No walls, no foundations visible above ground, no folk memory of its physical form. Only a name survived: Cillín íthe, recorded in the Ordnance Survey Letters, a remarkable nineteenth-century collection of topographical and antiquarian observations gathered during the mapping of Ireland. Even that name pointed to something older and harder to read than a simple parish church.
When Fr. Egan investigated the site, it was a resident of the gatehouse who pointed him toward the spot, roughly 200 metres to the west of Eyrecourt House, on a slight rise in the landscape. A mature ash tree to the north was identified locally as the place where the church's font lay buried. Stations, a form of communal outdoor prayer traditionally performed at sacred sites, had been held at the location within living memory, which suggests the place retained religious significance long after any physical structure had gone. What Egan found on the ground was ambiguous but suggestive: a series of bumps and hollows, a rectangular sunken area measuring approximately 20 metres east to west and 18 metres north to south, and a stony mound near the summit of the rise. Any one of these features could mark what remains of the church beneath the soil, though none is conclusive on its own.

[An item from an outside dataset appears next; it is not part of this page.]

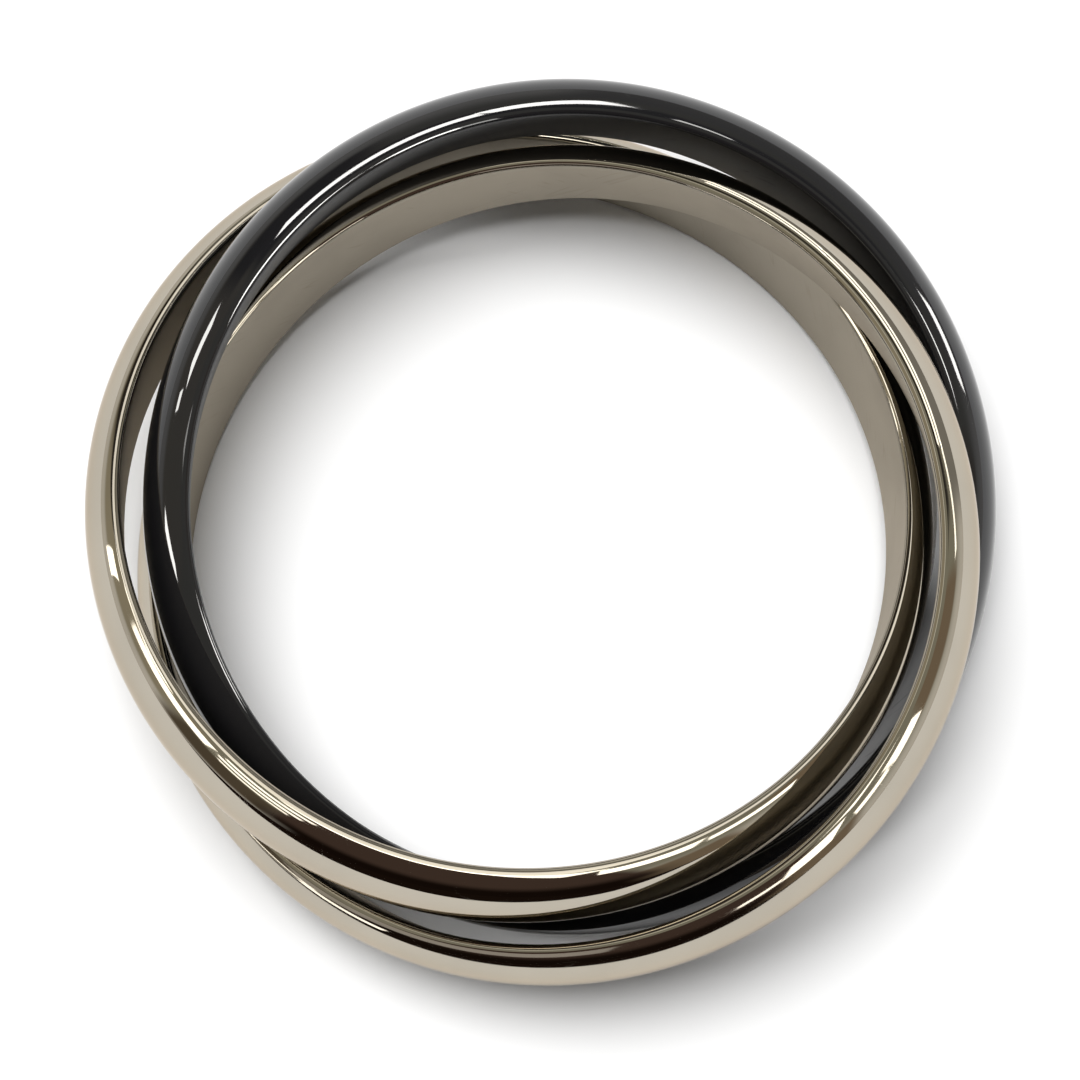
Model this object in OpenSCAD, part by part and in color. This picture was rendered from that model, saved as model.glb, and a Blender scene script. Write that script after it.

The site sits within the demesne of Eyrecourt House, so access is not straightforward, and there is little to see that would be immediately legible to the casual eye. The surface irregularities are the kind that can look like natural variation in the ground until you know what you are looking for. The ash tree, if it still stands, is perhaps the most tangible connection to the layers of local knowledge that kept the memory of Cillín íthe alive even after the building itself had disappeared entirely.